Thanks, Mack, for your reply. Honestly, I think I am going to proceed with leaving. I have been through so much in this relationship. I think that if you are not happy and dont see happiness in the future, then it is best to move on. It will hurt, but I'll be better for it....I hope.

Posted
Thanks, Mack, for your reply. Honestly, I think I am going to proceed with leaving. I have been through so much in this relationship. I think that if you are not happy and dont see happiness in the future, then it is best to move on. It will hurt, but I'll be better for it....I hope.

 

BrighterDaze, I hope you hang around on these forums. To say you have got guts and courage is the biggest understatement I can make.

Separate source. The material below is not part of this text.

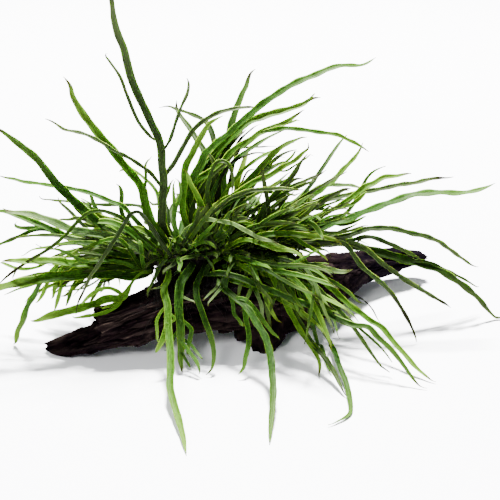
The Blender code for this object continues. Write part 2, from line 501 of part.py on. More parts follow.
def settle(strands, owners, fixed, fixed_reach):
    """Slide the strands' points along the line of sight until no two plants touch.

    Of two plants that come too close, the one in front there moves on towards the eye, where
    their places on the whole and their distance from the rhizome count too. Then each strand
    evens out its slide along itself. fixed are points of the rhizome and the root mats, and
    fixed_reach what they keep clear.
    """
    sizes = [len(strand["line"]) for strand in strands]
    first = np.concatenate([[0], np.cumsum(sizes)])
    places = [np.linspace(0, size - 1, (size - 1) * 2 + 1) for size in sizes]
    where = np.concatenate([start + place for start, place in zip(first, places)])
    low = np.floor(where).astype(int)
    part_high = where - low
    high = np.minimum(low + 1, first[-1] - 1)
    owner = np.concatenate([np.full(len(place), own) for own, place in zip(owners, places)])
    way_round = np.concatenate([np.full(len(place), strand["wood_way"])
                                for strand, place in zip(strands, places)])
    rank = np.concatenate([np.full(len(place), strands[strand["parent"]]["line"][:, 1].mean())
                           for strand, place in zip(strands, places)])
    from_seat = np.concatenate([place * BLADE_STEP + (FLOOR_LEAN if strand["root"] is not None else 0)
                                for strand, place in zip(strands, places)])
    width = np.concatenate([strand["width"] for strand in strands])
    reach = (width[low] * (1 - part_high) + width[high] * part_high) * WIDTH_SHARE + CLEARANCE / 2
    reach = np.minimum(reach, SEAT_REACH + SEAT_OPENING * from_seat)
    hold = np.clip(from_seat / SEAT_HOLD, 0.1, 1)
    best = (np.inf, None, 0.0, 0)
    starts = [strand["line"].copy() for strand in strands]
    away = [unit(line - EYE) for line in starts]
    slides = [np.zeros(size) for size in sizes]
    for turn in range(SETTLE_ROUNDS):
        points = np.vstack([strand["line"] for strand in strands])
        samples = points[low] * (1 - part_high[:, None]) + points[high] * part_high[:, None]
        if turn % SEARCH_EVERY == 0:
            a, b = neighbours(samples, owner)
        over = reach[a] + reach[b] - np.linalg.norm(samples[a] - samples[b], axis=1)
        hit = over > 0
        score = (over[hit] ** 2).sum() + wood_overlap(samples, reach).sum()
        if score < best[0] or turn == 0:
            best = (score, [strand["line"].copy() for strand in strands], float(over.max()), turn)
        a_hit, b_hit = a[hit], b[hit]
        nearer = samples[a_hit, 1] - samples[b_hit, 1] + RANK_SHARE * (rank[a_hit] - rank[b_hit])
        stem_depth = np.interp(samples[a_hit, 0], RHIZOME_LINE[:, 0], RHIZOME_LINE[:, 1])
        side = np.where(samples[a_hit, 1] < stem_depth, 1.0, -1.0)
        nearer += OUTER_SHARE * side * (from_seat[b_hit] - from_seat[a_hit])
        push = 0.5 * over[hit] * np.where(nearer > 0, 1.0, -1.0)
        moves = np.zeros(len(samples))
        np.add.at(moves, a_hit, push)
        np.add.at(moves, b_hit, -push)
        gap = np.linalg.norm(samples[:, None] - fixed[None], axis=2) - fixed_reach[None]
        nearest = gap.argmin(axis=1)
        short = np.minimum(reach, 0.3 + 0.5 * from_seat) - gap.min(axis=1)
        near_way = np.where(samples[:, 1] > fixed[nearest, 1], 1.0, -1.0)
        moves += np.where(short > 0, STEM_PUSH * short * near_way, 0)
        moves += WOOD_PUSH * wood_overlap(samples, reach + WOOD_MARGIN) * way_round
        moves *= hold
        shift = np.zeros(first[-1])
        np.add.at(shift, low, moves * (1 - part_high))
        np.add.at(shift, high, moves * part_high)
        for k, strand in enumerate(strands):
            slide = slides[k]
            slide += np.clip(shift[first[k]:first[k + 1]], -LARGEST_MOVE, LARGEST_MOVE)
            padded = np.concatenate([[0], slide, [2 * slide[-1] - slide[-2]]])
            slide += STIFFNESS * ((padded[:-2] + padded[2:]) / 2 - slide)
            slide[0] = 0
            strand["line"] = starts[k] + away[k] * slide[:, None]
            if strand["root"] is not None:
                strand["line"] += strands[strand["parent"]]["line"][strand["root"]] - strand["root_at"]
            strand["line"][1:, 2] = np.maximum(strand["line"][1:, 2], FLOOR_CLEARANCE)
        if best[0] < GOOD_ENOUGH:
            break
    for strand, line in zip(strands, best[1]):
        strand["line"] = line
    print("fronds settled, best round", best[3], "of", turn + 1, "with score", round(float(best[0]), 2))


# Solids

def blade_mesh(strand):
    """A closed blade with a diamond section, as (vertices in mm, faces)."""
    line, width = strand["line"], strand["width"]
    tangent = unit(np.gradient(line, axis=0))
    upright = np.array([0, 0, 1.0])
    near_floor = np.exp(-np.maximum(line[:, 2], 0) / FLAT_HEIGHT)[:, None]
    face = strand["face"] * (1 - near_floor) + upright * near_floor
    across = unit(np.cross(tangent, face))
    normal = unit(np.cross(across, tangent))
    s = np.linspace(0, 1, len(line))
    thick = RIB_THICKNESS * (1 - TIP_THINNING * s)
    half = (width / 2)[:, None]
    rib = (thick / 2)[:, None]
    rings = np.stack([line + across * half, line + normal * rib, line - across * half,
                      line - normal * rib], 1)
    dense = min(DENSE_SECTIONS, len(line) - 2) if strand["root"] is None else 1
    kept = list(range(dense))
    for place in range(dense, len(line) - 1):
        twist = np.arccos(np.clip(across[place] @ across[kept[-1]], -1, 1))
        turn = np.arccos(np.clip(tangent[place] @ tangent[kept[-1]], -1, 1))
        if (place - dense) % SECTION_EVERY == 0 or max(twist, turn) > SECTION_TURN:
            kept.append(place)
    rings = rings[kept]
    count = len(rings)
    vertices = np.vstack([rings.reshape(-1, 3), line[-1]])
    faces = [(0, 1, 2, 3)]
    for ring in range(count - 1):
        for k in range(4):
            a, b = ring * 4 + k, ring * 4 + (k + 1) % 4
            faces.append((a, a + 4, b + 4, b))
    last = (count - 1) * 4
    faces += [(last + k, count * 4, last + (k + 1) % 4) for k in range(4)]
    return vertices, faces


def loft_mesh(rings):
    """A closed loft through rings (N, M, 3), with its ends filled."""
    count, around = rings.shape[:2]
    faces = [tuple(range(around))]
    for ring in range(count - 1):
        for k in range(around):
            a, b = ring * around + k, ring * around + (k + 1) % around
            faces.append((a, a + around, b + around, b))
    faces.append(tuple(range(count * around - 1, (count - 1) * around - 1, -1)))
    return rings.reshape(-1, 3), faces


def make_material(name, colour, roughness):
    material = bpy.data.materials.new(name)
    material.use_nodes = True
    shader = material.node_tree.nodes["Principled BSDF"]
    shader.inputs["Base Color"].default_value = (*colour, 1)
    shader.inputs["Roughness"].default_value = roughness
    material.diffuse_color = (*colour, 1)
    return material


def make_object(name, vertices, faces, material, helper=False):
    mesh = bpy.data.meshes.new(name)
    mesh.from_pydata((np.asarray(vertices) * MM).tolist(), [], faces)
    volume = sum(triangle_volume(vertices, face) for face in faces)
    if volume < 0:
        mesh.flip_normals()
    mesh.materials.append(material)
    thing = bpy.data.objects.new(name, mesh)
    bpy.context.scene.collection.objects.link(thing)
    if helper:
        thing.hide_render = True
        thing.display_type = "WIRE"
    return thing


def triangle_volume(vertices, face):
    """Six times the volume under a face, seen from the origin."""
    corners = np.asarray(vertices)[list(face)]
    return sum(np.dot(corners[0], np.cross(corners[k], corners[k + 1])) for k in range(1, len(face) - 1))


def fuse(thing, helper):
    modifier = thing.modifiers.new(helper.name, "BOOLEAN")
    modifier.operation = "UNION"
    modifier.solver = "EXACT"
    modifier.object = helper


def make_wood(material):
    for name, (start, end) in WOOD_PARTS.items():
        ends = (start + SEAM_GAP / 2 * (start > WOOD_STATIONS[0, 0]),
                end - SEAM_GAP / 2 * (end < WOOD_STATIONS[-1, 0]))
        wood = make_object(name, *loft_mesh(wood_sections(*ends)), material)
        if name == "driftwood_heart":
            fuse(wood, make_object("foot_stub", *loft_mesh(foot_rings()), material, helper=True))


def make_rhizome(material):
    share = np.linspace(0, 1, RHIZOME_RINGS)
    middle, tangent = rhizome_frame(share)
    up = unit(np.array([0, 0, 1.0]) - tangent * tangent[:, 2:])
    side = np.cross(tangent, up)
    angle = np.linspace(0, 2 * np.pi, RHIZOME_RING, endpoint=False)[None, :, None]
    radius = rhizome_radius(share)[:, None, None] * np.ones((1, RHIZOME_RING, 1))
    radius[[0, -1]] *= RHIZOME_CLOSE
    rings = middle[:, None] + radius * (np.cos(angle) * side[:, None] + np.sin(angle) * up[:, None])
    return make_object("rhizome", *loft_mesh(rings), material)


def wood_top(x, y):
    """The highest point of the wood's sections near a place."""
    rings = wood_sections(WOOD_STATIONS[0, 0], WOOD_STATIONS[-1, 0]).reshape(-1, 3)
    near = np.linalg.norm(rings[:, :2] - (x, y), axis=1) < WOOD_NEAR
    return rings[near, 2].max()


def root_rings():
    """Rings of each root mat, between the rhizome's underside and the wood's top."""
    mats = {}
    for name, (start, end) in ROOT_MATS.items():
        x = np.linspace(start, end, ROOT_RINGS)
        share = (x - RHIZOME_LINE[0, 0]) / (RHIZOME_LINE[-1, 0] - RHIZOME_LINE[0, 0])
        middle, _ = rhizome_frame(share)
        high = middle[:, 2] - rhizome_radius(share) - 2 * SEAM_GAP
        low = np.array([wood_top(*place[:2]) for place in middle]) + SEAM_GAP
        low = np.minimum(low, high - ROOT_LEAST)
        angle = np.linspace(0, 2 * np.pi, RHIZOME_RING, endpoint=False)
        spread = (ROOT_SPREAD * np.sin(np.linspace(ROOT_END, np.pi - ROOT_END, ROOT_RINGS)))[:, None]
        tall = ((high - low) / 2)[:, None]
        mats[name] = np.stack([np.repeat(middle[:, :1], RHIZOME_RING, 1),
                               middle[:, 1:2] + spread * np.cos(angle),
                               ((high + low) / 2)[:, None] + tall * np.sin(angle)], -1)
    return mats


def make_roots(material):
    for name, rings in root_rings().items():
        make_object(name, *loft_mesh(rings), material)


def frond_material(name, materials):
    if any(word in name for word in GREY_WORDS):
        return materials["grey"]
    return materials["deep"] if any(word in name for word in DEEP_WORDS) else materials["fresh"]


def main():
    for thing in list(bpy.data.objects):
        bpy.data.objects.remove(thing)
    wood = make_material("bog_wood", BOG_BROWN, 0.7)
    roots = make_material("root_fibre", ROOT_BROWN, 0.85)
    greens = {"fresh": make_material("fresh_frond", FRESH_GREEN, 0.4),
              "deep": make_material("deep_frond", DEEP_GREEN, 0.35),
              "grey": make_material("grey_frond", GREY_GREEN, 0.4)}
    make_wood(wood)
    make_roots(roots)
    rhizome = make_rhizome(roots)

    plants = all_plants()
    seats = seat_rows(plants)
    strands, owners = [], []
    for number, (plant, (share, turn)) in enumerate(zip(plants, seats)):
        first = len(strands)
        for strand in plant_strands(plant, share, turn):
            strand["parent"] = first
            strand["wood_way"] = 1.0 if plant["lean_order"] < BEHIND_WOOD else -1.0
            strands.append(strand)
            owners.append(number if plant["name"] != "rhizome" else len(plants))
    share = np.linspace(0, 1, RHIZOME_SAMPLES)
    mats = np.vstack([rings.reshape(-1, 3) for rings in root_rings().values()])
    settle(strands, np.array(owners), np.vstack([rhizome_frame(share)[0], mats]),
           np.concatenate([rhizome_radius(share), np.full(len(mats), ROOT_REACH)]))

    firsts = sorted({strand["parent"] for strand in strands}) + [len(strands)]
    for number, plant in enumerate(plants):
        own = strands[firsts[number]:firsts[number + 1]]
        if plant["name"] == "rhizome":
            fuse(rhizome, make_object(f"young_frond_{number}", *blade_mesh(own[0]), greens["fresh"],
                                      helper=True))
            continue
        blade = make_object(plant["name"], *blade_mesh(own[0]), frond_material(plant["name"], greens))
        for lobe_number, strand in enumerate(own[1:], 1):
            fuse(blade, make_object(f"{plant['name']}_lobe_{lobe_number}", *blade_mesh(strand),
                                    blade.data.materials[0], helper=True))


main()
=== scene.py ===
# %% [markdown]
# # Java fern on driftwood
#
# A narrow-leaved java fern grows on a dark branch of driftwood. A creeping stem, the rhizome, lies
# along the branch and holds on to it with fine black roots. From the stem rise the fronds: long
# ribbons, many of them forked near the tip like an antler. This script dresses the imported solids.
# It loads them as a fixed frame, and makes each visible piece as a surface worked out with numpy.

import bpy
import numpy as np
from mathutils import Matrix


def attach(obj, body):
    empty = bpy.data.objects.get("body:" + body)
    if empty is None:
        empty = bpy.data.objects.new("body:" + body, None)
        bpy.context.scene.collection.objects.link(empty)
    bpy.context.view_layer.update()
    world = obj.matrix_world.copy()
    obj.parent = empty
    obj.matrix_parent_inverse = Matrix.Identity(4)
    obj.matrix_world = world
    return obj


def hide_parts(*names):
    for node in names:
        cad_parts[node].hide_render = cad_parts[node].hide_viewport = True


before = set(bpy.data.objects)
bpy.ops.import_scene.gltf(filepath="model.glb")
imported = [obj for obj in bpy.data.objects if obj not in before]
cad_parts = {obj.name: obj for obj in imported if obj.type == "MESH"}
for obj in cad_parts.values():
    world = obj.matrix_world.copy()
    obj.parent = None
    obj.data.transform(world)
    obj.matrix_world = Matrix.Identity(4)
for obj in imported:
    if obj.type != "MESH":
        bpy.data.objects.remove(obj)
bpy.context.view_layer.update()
MM = 0.001

# %% [markdown]
# ## The view
#
# The plant's paths are written down as they are seen from the front, in picture units of 0.7 mm at
# the middle of the plant. A path alone says nothing about depth. The depth of each frond comes from
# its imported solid, so every ribbon lies where its solid lies, from any side. The camera is set once
# here, and the same few vectors turn a picture point and a depth into a point in space.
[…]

People can learn from someone like you and I am one of them.

Posted

"However, he is unwillingly to commitment more than a day at a time to this relationship. I asked him to work with me for six months and really try to repair the damage. He either can't or won't. He said that he just can't commit to that."

 

That pretty much says it all to me. What you are asking is nothing big, especially when it was HIM that was doing "inappropriate" things with a co-worker and he told you he is willing to "take the long road to regain my trust." Your offer is more than fair and if my ex-boyfriend REALLY, TRULY wanted to work things out with me, and I offered him that, I EXPECT him to have taken the offer. If not, I'm gone.